→ **Your goal**
Provide the data again in its entirety, exactly as given.

>> begin

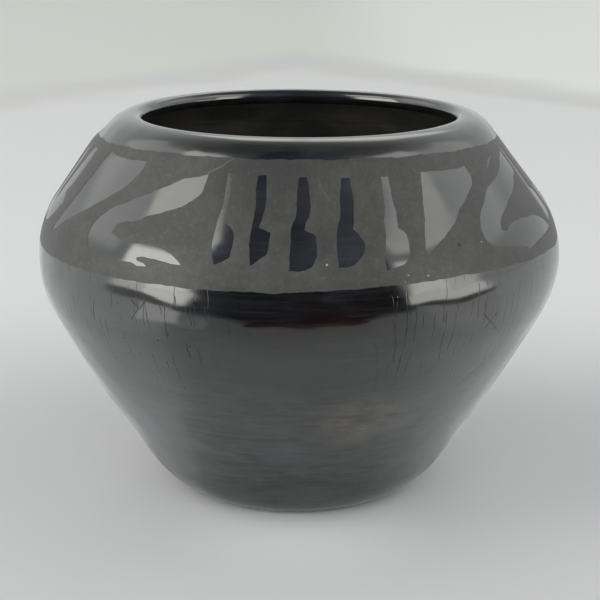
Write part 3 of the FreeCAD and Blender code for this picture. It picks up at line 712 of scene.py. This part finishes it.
def upright_lines(value, per_metre):
    v = n.add("TexVoronoi", feature="DISTANCE_TO_EDGE",
              voronoi_dimensions="1D")
    n.put(v.inputs["W"], n.math("MULTIPLY", value, per_metre))
    v.inputs["Scale"].default_value = 1.0
    v.inputs["Randomness"].default_value = 1.0
    return v.outputs["Distance"]


part_a = n.remap(n.noise(n.scaled(w, (210, 210, 130), (5, 2, 1)), 1.0, 2.0),
                 0.50, 0.57, 0.0, 1.0)
part_b = n.remap(n.noise(n.scaled(w, (150, 150, 110), (1, 9, 4)), 1.0, 2.0),
                 0.54, 0.60, 0.0, 1.0)
crack_line = n.math("MAXIMUM", n.math("MULTIPLY", part_a, n.remap(
    upright_lines(bent, 400.0), 0.010, 0.048, 1, 0)),
    n.math("MULTIPLY", part_b, n.remap(
        upright_lines(slant, 230.0), 0.006, 0.028, 1, 0)))
crack_side = n.remap(n.math("ABSOLUTE", side_x), 0.008, 0.026, 0.10, 0.85)
crack = n.math("MULTIPLY", crack_line,
               n.math("MULTIPLY", belly_zone, crack_side))
SPLITS = [[(-35.5, 66.0), (-33.5, 69.2), (-31.5, 71.6)],
          [(-33.5, 69.2), (-35.2, 71.4)],
          [(40.5, 66.5), (43.2, 63.6), (46.0, 60.6)],
          [(44.8, 65.6), (43.2, 63.6), (42.0, 61.6)],
          [(48.0, 49.5), (45.0, 46.9), (42.0, 43.5)],
          [(-46.0, 68.9), (-47.0, 63.1)]]


def stroke(n, arc_, s_, p, q, width):
    """A thin line on the skin between two (phi, z) places."""
    ax, ay = math.radians(p[0]) * 0.065, float(s_at(p[1])) / 1000
    bx, by = math.radians(q[0]) * 0.065, float(s_at(q[1])) / 1000
    ln = math.hypot(bx - ax, by - ay)
    ux, uy = (bx - ax) / ln, (by - ay) / ln
    dx = n.math("SUBTRACT", arc_, ax)
    dy = n.math("SUBTRACT", s_, ay)
    along = n.math("ADD", n.math("MULTIPLY", dx, ux),
                   n.math("MULTIPLY", dy, uy))
    off = n.math("SUBTRACT", n.math("MULTIPLY", dx, uy),
                 n.math("MULTIPLY", dy, ux))
    over = n.math("SUBTRACT", along, n.math(
        "MINIMUM", n.math("MAXIMUM", along, 0.0), ln))
    away = n.math("SQRT", n.math("ADD", n.math("MULTIPLY", off, off),
                                 n.math("MULTIPLY", over, over)))
    return n.remap(away, width * 0.4, width, 1.0, 0.0)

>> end

→ **Complete response**
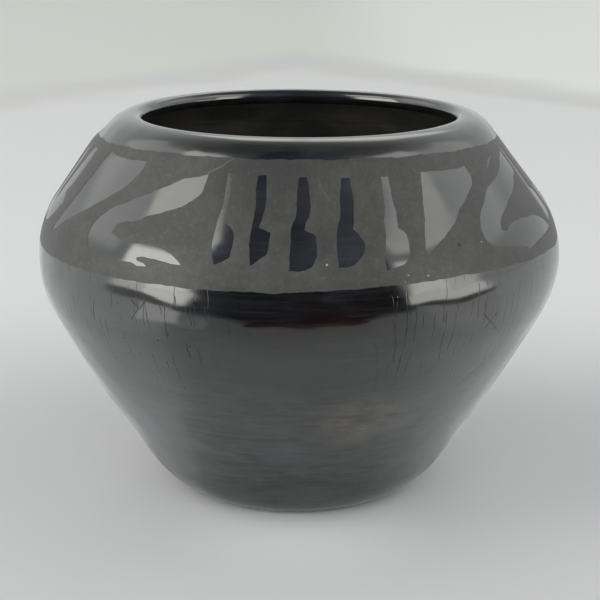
Write part 3 of the FreeCAD and Blender code for this picture. It picks up at line 712 of scene.py. This part finishes it.
def upright_lines(value, per_metre):
    v = n.add("TexVoronoi", feature="DISTANCE_TO_EDGE",
              voronoi_dimensions="1D")
    n.put(v.inputs["W"], n.math("MULTIPLY", value, per_metre))
    v.inputs["Scale"].default_value = 1.0
    v.inputs["Randomness"].default_value = 1.0
    return v.outputs["Distance"]


part_a = n.remap(n.noise(n.scaled(w, (210, 210, 130), (5, 2, 1)), 1.0, 2.0),
                 0.50, 0.57, 0.0, 1.0)
part_b = n.remap(n.noise(n.scaled(w, (150, 150, 110), (1, 9, 4)), 1.0, 2.0),
                 0.54, 0.60, 0.0, 1.0)
crack_line = n.math("MAXIMUM", n.math("MULTIPLY", part_a, n.remap(
    upright_lines(bent, 400.0), 0.010, 0.048, 1, 0)),
    n.math("MULTIPLY", part_b, n.remap(
        upright_lines(slant, 230.0), 0.006, 0.028, 1, 0)))
crack_side = n.remap(n.math("ABSOLUTE", side_x), 0.008, 0.026, 0.10, 0.85)
crack = n.math("MULTIPLY", crack_line,
               n.math("MULTIPLY", belly_zone, crack_side))
SPLITS = [[(-35.5, 66.0), (-33.5, 69.2), (-31.5, 71.6)],
          [(-33.5, 69.2), (-35.2, 71.4)],
          [(40.5, 66.5), (43.2, 63.6), (46.0, 60.6)],
          [(44.8, 65.6), (43.2, 63.6), (42.0, 61.6)],
          [(48.0, 49.5), (45.0, 46.9), (42.0, 43.5)],
          [(-46.0, 68.9), (-47.0, 63.1)]]


def stroke(n, arc_, s_, p, q, width):
    """A thin line on the skin between two (phi, z) places."""
    ax, ay = math.radians(p[0]) * 0.065, float(s_at(p[1])) / 1000
    bx, by = math.radians(q[0]) * 0.065, float(s_at(q[1])) / 1000
    ln = math.hypot(bx - ax, by - ay)
    ux, uy = (bx - ax) / ln, (by - ay) / ln
    dx = n.math("SUBTRACT", arc_, ax)
    dy = n.math("SUBTRACT", s_, ay)
    along = n.math("ADD", n.math("MULTIPLY", dx, ux),
                   n.math("MULTIPLY", dy, uy))
    off = n.math("SUBTRACT", n.math("MULTIPLY", dx, uy),
                 n.math("MULTIPLY", dy, ux))
    over = n.math("SUBTRACT", along, n.math(
        "MINIMUM", n.math("MAXIMUM", along, 0.0), ln))
    away = n.math("SQRT", n.math("ADD", n.math("MULTIPLY", off, off),
                                 n.math("MULTIPLY", over, over)))
    return n.remap(away, width * 0.4, width, 1.0, 0.0)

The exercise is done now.